__PROMPT__.
Find how many lines contain the word "this" and state that number alone.

[Start INFORMATION PROVIDED]

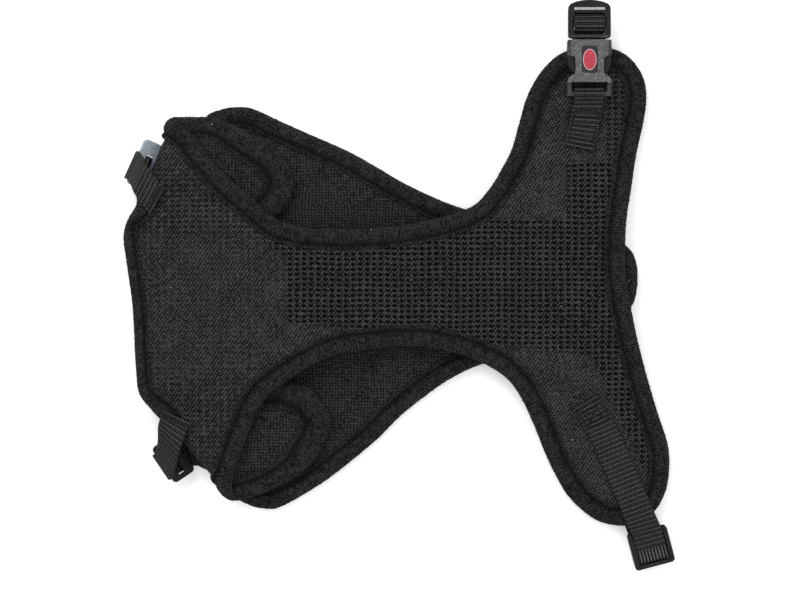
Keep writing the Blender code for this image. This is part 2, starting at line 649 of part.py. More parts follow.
def main():
    for obj in list(bpy.data.objects):
        bpy.data.objects.remove(obj)
    parts = bpy.data.collections.new("dog_harness")
    cutters = bpy.data.collections.new("cutters")
    for collection in (parts, cutters):
        bpy.context.scene.collection.children.link(collection)
    paints = {
        "mesh": paint("open spacer mesh", (0.022, 0.023, 0.026), 0.75),
        "padding": paint("foam", (0.03, 0.03, 0.032), 0.9),
        "lining": paint("fine lining", (0.02, 0.021, 0.025), 0.7),
        "binding": paint("ribbed knit binding", (0.010, 0.010, 0.012), 0.9),
        "webbing": paint("woven webbing", (0.03, 0.03, 0.032), 0.6),
        "buckle": paint("moulded buckle plastic", (0.035, 0.035, 0.035), 0.45),
        "grey": paint("pale grey plastic", (0.27, 0.31, 0.36), 0.4),
        "badge": paint("red badge", (0.55, 0.03, 0.06), 0.4),
        "steel": paint("steel wire", (0.6, 0.6, 0.6), 0.25, 1.0),
    }
    make_chest(parts, paints)
    make_back(parts, paints)
    make_socket(parts, cutters, paints)
    make_plug(parts, cutters, paints)
    make_buckle_webbing(parts, paints)
    make_girth(parts, paints)
    make_slider(parts, cutters, paints)
    make_ring(parts, paints)
    make_shoulders(parts, paints)
    for obj in cutters.objects:
        obj.hide_render = True
        obj.display_type = "WIRE"


main()
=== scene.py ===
# %% [markdown]
# # A soft mesh dog harness, lying flat
#
# The harness has two bound panels of spacer mesh. The chest panel lies on top with its
# shoulder lobes folded under it, and the back panel lies below. Webbing, a side-release
# buckle, a slider, two neck adjusters and a leash ring join them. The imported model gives
# where everything is and how it moves, and this lesson gives it cloth, thread and plastic.
#
# The lesson works in millimetres and turns each finished mesh into metres at the end,
# because cloth and thread sizes are easier to read that way.

# %% Load the frame
import math
import random

import bmesh
import bpy
import numpy as np
from mathutils import Matrix, Vector, noise


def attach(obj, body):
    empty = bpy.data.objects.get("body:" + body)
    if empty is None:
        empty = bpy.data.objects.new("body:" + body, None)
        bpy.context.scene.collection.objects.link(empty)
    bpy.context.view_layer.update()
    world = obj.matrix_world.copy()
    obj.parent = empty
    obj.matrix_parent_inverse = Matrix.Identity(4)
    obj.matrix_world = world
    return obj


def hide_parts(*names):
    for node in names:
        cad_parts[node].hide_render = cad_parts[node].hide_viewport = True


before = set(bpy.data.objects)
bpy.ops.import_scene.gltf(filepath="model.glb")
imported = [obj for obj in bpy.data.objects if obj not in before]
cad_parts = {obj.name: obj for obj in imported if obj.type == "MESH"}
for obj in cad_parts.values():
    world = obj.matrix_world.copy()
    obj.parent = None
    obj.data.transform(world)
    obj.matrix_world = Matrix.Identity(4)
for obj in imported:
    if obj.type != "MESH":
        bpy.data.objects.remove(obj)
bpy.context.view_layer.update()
MM = 0.001
random.seed(7)

# %% [markdown]
# ## Wiring materials
#
# A shader is a tree of small steps. Here a value in the tree is a `Wire`, and arithmetic on a
# wire places Math nodes, so that each finish below reads as a recipe. A node group is a
# recipe of its own with named inputs and outputs, used again in several finishes.


# %% Helpers for shader trees
def plug_in(tree, socket, value):
    if isinstance(value, Wire):
        tree.links.new(value.socket, socket)
    elif isinstance(value, (tuple, list)) and len(value) == 3 and socket.type == "RGBA":
        socket.default_value = (*value, 1)
    else:
        socket.default_value = value


def step(tree, kind, output, given=(), **settings):
    """Places one node and returns one output; given maps its inputs to values."""
    node = tree.nodes.new("ShaderNode" + kind)
    for title, setting in settings.items():
        setattr(node, title, setting)
    for socket, value in dict(given).items():
        plug_in(tree, node.inputs[socket], value)
    return Wire(tree, node.outputs[output])


class Wire:
    """A value in a shader tree."""

    def __init__(self, tree, socket):
        self.tree, self.socket = tree, socket

    def math(self, operation, *others):
        return step(self.tree, "Math", 0, enumerate((self, *others)), operation=operation)

    def __add__(self, other):
        return self.math("ADD", other)

    def __sub__(self, other):
        return self.math("SUBTRACT", other)

    def __mul__(self, other):
        return self.math("MULTIPLY", other)

    def __truediv__(self, other):
        return self.math("DIVIDE", other)

    def sine(self):
        return self.math("SINE")

    def fract(self):
        return self.math("FRACT")

    def wave(self):
        """A sine that swings between 0 and 1."""
        return self.sine() * 0.5 + 0.5

    def ramp(self, low, high, to_low=0.0, to_high=1.0):
        return step(self.tree, "MapRange", 0, enumerate((self, low, high, to_low, to_high)),
                    interpolation_type="SMOOTHSTEP")

    def cloud(self, scale, detail=2.0, roughness=0.5):
        return step(self.tree, "TexNoise", "Fac", {
            "Vector": self, "Scale": scale, "Detail": detail, "Roughness": roughness})

    def split(self):
        node = step(self.tree, "SeparateXYZ", 0, {0: self}).socket.node
        return [Wire(self.tree, output) for output in node.outputs]

    def blend(self, first, second):
        """From the first colour to the second, by this share."""
        return step(self.tree, "Mix", 2, {0: self, 6: first, 7: second}, data_type="RGBA")


def new_group(name, inputs, recipe):
    """A group whose recipe takes its inputs and returns its outputs by name."""
    group = bpy.data.node_groups.new(name, "ShaderNodeTree")
    for title in inputs:
        kind = "Vector" if title in ("Vector", "Cloth") else "Float"
        group.interface.new_socket(title, in_out="INPUT", socket_type="NodeSocket" + kind)
    given = group.nodes.new("NodeGroupInput").outputs
    found = recipe(*(Wire(group, given[title]) for title in inputs))
    for title in found:
        group.interface.new_socket(title, in_out="OUTPUT", socket_type="NodeSocketFloat")
    wanted = group.nodes.new("NodeGroupOutput").inputs
    for title, value in found.items():
        plug_in(group, wanted[title], value)
    return group


def use_group(tree, group, **values):
    given = {title.replace("_", " "): value for title, value in values.items()}
    node = step(tree, "Group", 0, given, node_tree=group).socket.node
    return {output.name: Wire(tree, output) for output in node.outputs}


# %% [markdown]
# ## Shared patterns
#
# Fuzz: every textile here has loose fibre ends, seen as a fine mottle.
# Lint: a few pale specks that dark cloth always picks up.
# Knit ribs: the binding is a knitted tape, whose wales run across its width.
# Web rows: webbing shows rows of beads where its warp goes over the thick weft.
# Mesh holes: the spacer mesh has short slots in straight columns, closed where it is lined.
# Each group measures in millimetres, from a vector or from the piece's own UV map.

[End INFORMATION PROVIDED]

__THE ANSWER__.
3